Legislative History

R&D tax credits can present a great opportunity for a dollar-for-dollar reduction in your federal and state income tax liabilities, reduction of your effective tax rate and increased cash flow.

In the 1960’s, U.S. productivity was down for the first time. By the 1970’s, we were losing our competitiveness. In 1981, the credit was introduced as part of the Economic Recovery Tax Act. The intent was to incentivize companies to discover new products, processes, techniques, formulas, inventions and technologies. It became a very transformative period of time especially in the area of information and communications. We could now watch news 24 hours each day, leave a voicemail and fax a proposal in minutes. The distribution of information was flowing faster than ever. The U.S. was a giant think tank again and we were flourishing with great innovations. And if you were developing, designing or manufacturing these cool, groundbreaking new things, you were rewarded with the R&D tax credits.

Then the 90’s rolled around and other countries offered to do the same work for a lot cheaper. Competing in this new worldwide marketplace was becoming difficult for companies performing their technical work in the U.S. Taking the R&D tax credit could help to offset the significant costs between performing your technical work in the U.S. vs overseas. Smaller and middle market companies hoping to benefit from any commercial advantage available ultimately applied for the R&D credit.

But, what if their development, design or manufacturing processes weren’t groundbreaking?Close up of human hand holding test tube with dna

The IRS proposed that the research needed to discover new information that exceeded or expanded the common knowledge of other skilled professionals in their field. The statute lacked clarity, it didn’t state whether such research activities had to be groundbreaking or new to your particular industry. Consequently, this led to significant confusion amongst taxpayers.

With U.S. competitiveness in steep decline, there was pressure on the IRS to issue new regulations. Proposed regulations were issued in December of 2001. The regulations did not include the requirement that qualified research seek to expand the knowledge of the world.

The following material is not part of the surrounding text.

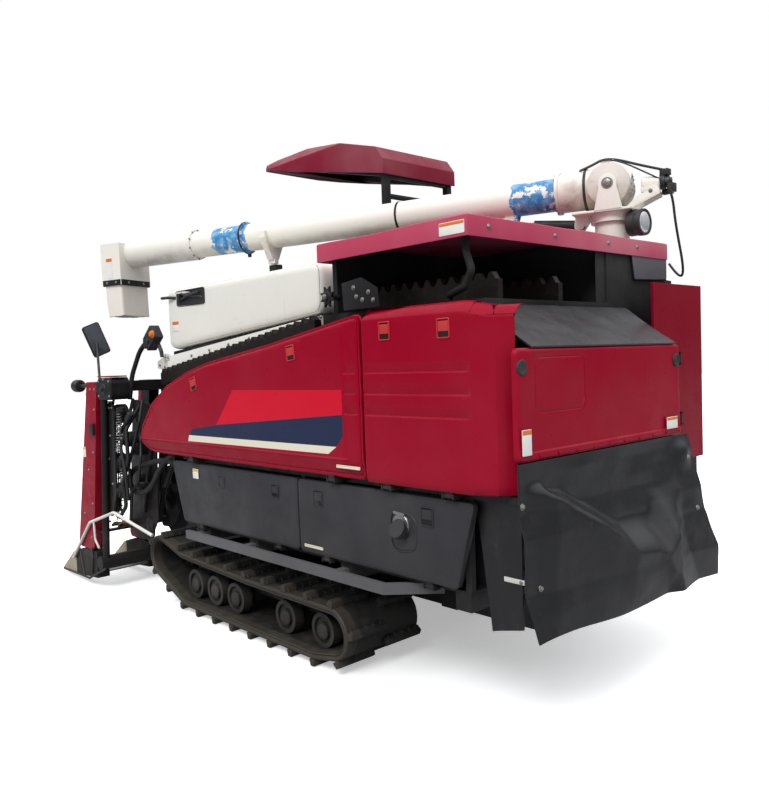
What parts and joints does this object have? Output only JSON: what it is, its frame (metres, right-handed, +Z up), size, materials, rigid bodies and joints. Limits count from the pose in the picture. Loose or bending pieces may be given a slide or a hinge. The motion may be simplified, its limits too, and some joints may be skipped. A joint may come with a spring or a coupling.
{
  "type": "combine harvester",
  "caption": "Head-feeding rice combine on rubber tracks, with row dividers, covered thresher, grain tank, long unloading auger and sun canopy.",
  "frame": {"origin": "on the ground under the middle of the machine's overall box", "axes": "+X forwards, +Y to the machine's left, +Z up"},
  "size_m": [4.2, 1.863, 2.88],
  "materials": {
    "red_paint": "gloss paint, weathered",
    "red_plastic": "moulded, semi-gloss",
    "white_paint": "semi-gloss paint, stained",
    "cream_paint": "semi-gloss paint, stained",
    "dark_paint": "satin paint",
    "black_plastic": "grained",
    "frame_paint": "satin paint, dusty",
    "belt_rubber": "matt, dusty",
    "flap_rubber": "matt sheet, creased",
    "wheel_steel": "worn paint",
    "bare_steel": "worn",
    "chain_steel": "oiled",
    "rod_chrome": "polished",
    "engine_iron": "painted casting",
    "seat_vinyl": "vinyl",
    "vinyl_sheet": "soft sheet",
    "star_rubber": "moulded, worn",
    "hose_rubber": "hose",
    "lens": "moulded"
  },
  "bodies": {
    "chassis": {"chassis_frame": "frame_paint", "deck": "frame_paint", "drive_axle": "frame_paint", "guard_bar": "dark_paint", "fuel_tank": "black_plastic", "engine_block": "engine_iron", "thresher_body": "dark_paint", "threshing_drum": "bare_steel", "stalk_chains": "chain_steel", "feed_chain_rail": "cream_paint", "rear_hood": "red_paint", "hood_frame": "frame_paint", "side_flap": "flap_rubber", "vertical_auger": "cream_paint", "rear_panel": "red_paint", "engine_cover": "red_paint", "consoles": "black_plastic", "seat_base": "black_plastic", "seat_pads": "seat_vinyl", "canopy_frame": "frame_paint", "canopy_shell": "red_plastic", "track_left": "belt_rubber", "track_right": "belt_rubber", "track_frames": "frame_paint", "track_wheels": "wheel_steel", "loop_hose": "hose_rubber"},
    "threshing_lid": {"threshing_lid": "white_paint"},
    "side_cover_front": {"side_cover_front": "red_paint"},
    "side_cover_rear": {"side_cover_rear": "red_paint"},
    "lower_cover_front": {"lower_cover_front": "dark_paint"},
    "lower_cover_rear": {"lower_cover_rear": "dark_paint"},
    "engine_door": {"engine_door": "dark_paint"},
    "straw_cutter": {"cutter_panel": "red_paint", "cutter_box": "frame_paint", "cutter_top_sheet": "flap_rubber", "rubber_flap_rear": "flap_rubber"},
    "grain_tank": {"grain_tank": "red_paint"},
    "turret": {"turret": "cream_paint", "head_lamp": "lens"},
    "boom": {"boom_tube": "cream_paint", "spout": "cream_paint", "spout_chute": "vinyl_sheet"},
    "boom_ram_barrel": {"boom_ram_barrel": "dark_paint"},
    "boom_ram_rod": {"boom_ram_rod": "rod_chrome"},
    "header": {"header_frame": "frame_paint", "dividers": "cream_paint", "raising_cases": "red_paint", "raising_tines": "black_plastic", "cutter_bars": "bare_steel", "guide_rod": "cream_paint", "header_conveyor": "frame_paint", "mirror_and_lamp": "lens", "star_wheels": "star_rubber", "header_hose": "hose_rubber"},
    "lift_ram_barrel": {"lift_ram_barrel": "dark_paint"},
    "lift_ram_rod": {"lift_ram_rod": "rod_chrome"}
  },
  "joints": [
    {"name": "header_lift", "type": "hinge", "parent": "chassis", "child": "header", "pos_m": [0.65, -0.02, 0.83], "axis": [0, -1, 0], "range_deg": [0, 25]},
    {"name": "lift_ram_swing", "type": "hinge", "parent": "chassis", "child": "lift_ram_barrel", "pos_m": [0.585, -0.09, 0.505], "axis": [0, -1, 0], "range_deg": [0, 21.43]},
    {"name": "lift_ram_extend", "type": "slide", "parent": "lift_ram_barrel", "child": "lift_ram_rod", "axis": [0.9885, 0, -0.1512], "range_m": [0, 0.1407]},
    {"name": "auger_slew", "type": "hinge", "parent": "chassis", "child": "turret", "pos_m": [-1.443, -0.687, 2.084], "axis": [0, 0, 1], "range_deg": [0, 270]},
    {"name": "auger_luff", "type": "hinge", "parent": "turret", "child": "boom", "pos_m": [-1.443, -0.687, 2.267], "axis": [0.3708, -0.9287, 0], "range_deg": [0, 45]},
    {"name": "boom_ram_swing", "type": "hinge", "parent": "turret", "child": "boom_ram_barrel", "pos_m": [-1.29202, -0.62673, 2.0927], "axis": [0.3708, -0.9287, 0], "range_deg": [0, 50.11]},
    {"name": "boom_ram_extend", "type": "slide", "parent": "boom_ram_barrel", "child": "boom_ram_rod", "axis": [0.9237, 0.3688, 0.1035], "range_m": [0, 0.1795]},
    {"name": "tank_swing", "type": "hinge", "parent": "chassis", "child": "grain_tank", "pos_m": [-1.443, -0.687, 0.92], "axis": [0, 0, -1], "range_deg": [0, 70]},
    {"name": "threshing_lid_open", "type": "hinge", "parent": "chassis", "child": "threshing_lid", "pos_m": [0.1, 0.126, 1.89], "axis": [1, 0, 0], "range_deg": [0, 40]},
    {"name": "side_cover_front_open", "type": "hinge", "parent": "chassis", "child": "side_cover_front", "pos_m": [-0.2, 0.78, 0.908], "axis": [-1, 0, 0], "range_deg": [0, 70]},
    {"name": "side_cover_rear_open", "type": "hinge", "parent": "chassis", "child": "side_cover_rear", "pos_m": [-1.4, 0.78, 0.908], "axis": [-1, 0, 0], "range_deg": [0, 70]},
    {"name": "lower_cover_front_open", "type": "hinge", "parent": "chassis", "child": "lower_cover_front", "pos_m": [0, 0.745, 0.524], "axis": [-1, 0, 0], "range_deg": [0, 70]},
    {"name": "lower_cover_rear_open", "type": "hinge", "parent": "chassis", "child": "lower_cover_rear", "pos_m": [-1.1, 0.745, 0.524], "axis": [-1, 0, 0], "range_deg": [0, 70]},
    {"name": "straw_cutter_open", "type": "hinge", "parent": "chassis", "child": "straw_cutter", "pos_m": [-1.92, -0.425, 1.25], "axis": [0, 0, 1], "range_deg": [0, 80]},
    {"name": "engine_door_open", "type": "hinge", "parent": "chassis", "child": "engine_door", "pos_m": [0.326, -0.921, 0.83], "axis": [0, 0, 1], "range_deg": [0, 80]}
  ],
  "couplings": [
    {"joint": "lift_ram_swing", "follows": "header_lift", "ratio": 0.84939},
    {"joint": "lift_ram_extend", "follows": "header_lift", "m_per_rad": 0.32026},
    {"joint": "boom_ram_swing", "follows": "auger_luff", "ratio": 1.1091},
    {"joint": "boom_ram_extend", "follows": "auger_luff", "m_per_rad": 0.22731}
  ]
}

Hooooray! Now, your design, development or manufacturing activities only had to be new to you and performed in the U.S. Most viewed this as an attempt by the IRS to finally adhere to Congressional intent with respect to incentivizing companies to produce more ideas, innovation and technologies by lowering the cost of these activities. While this may not entirely offset the cheaper alternative overseas it does help level the playing field.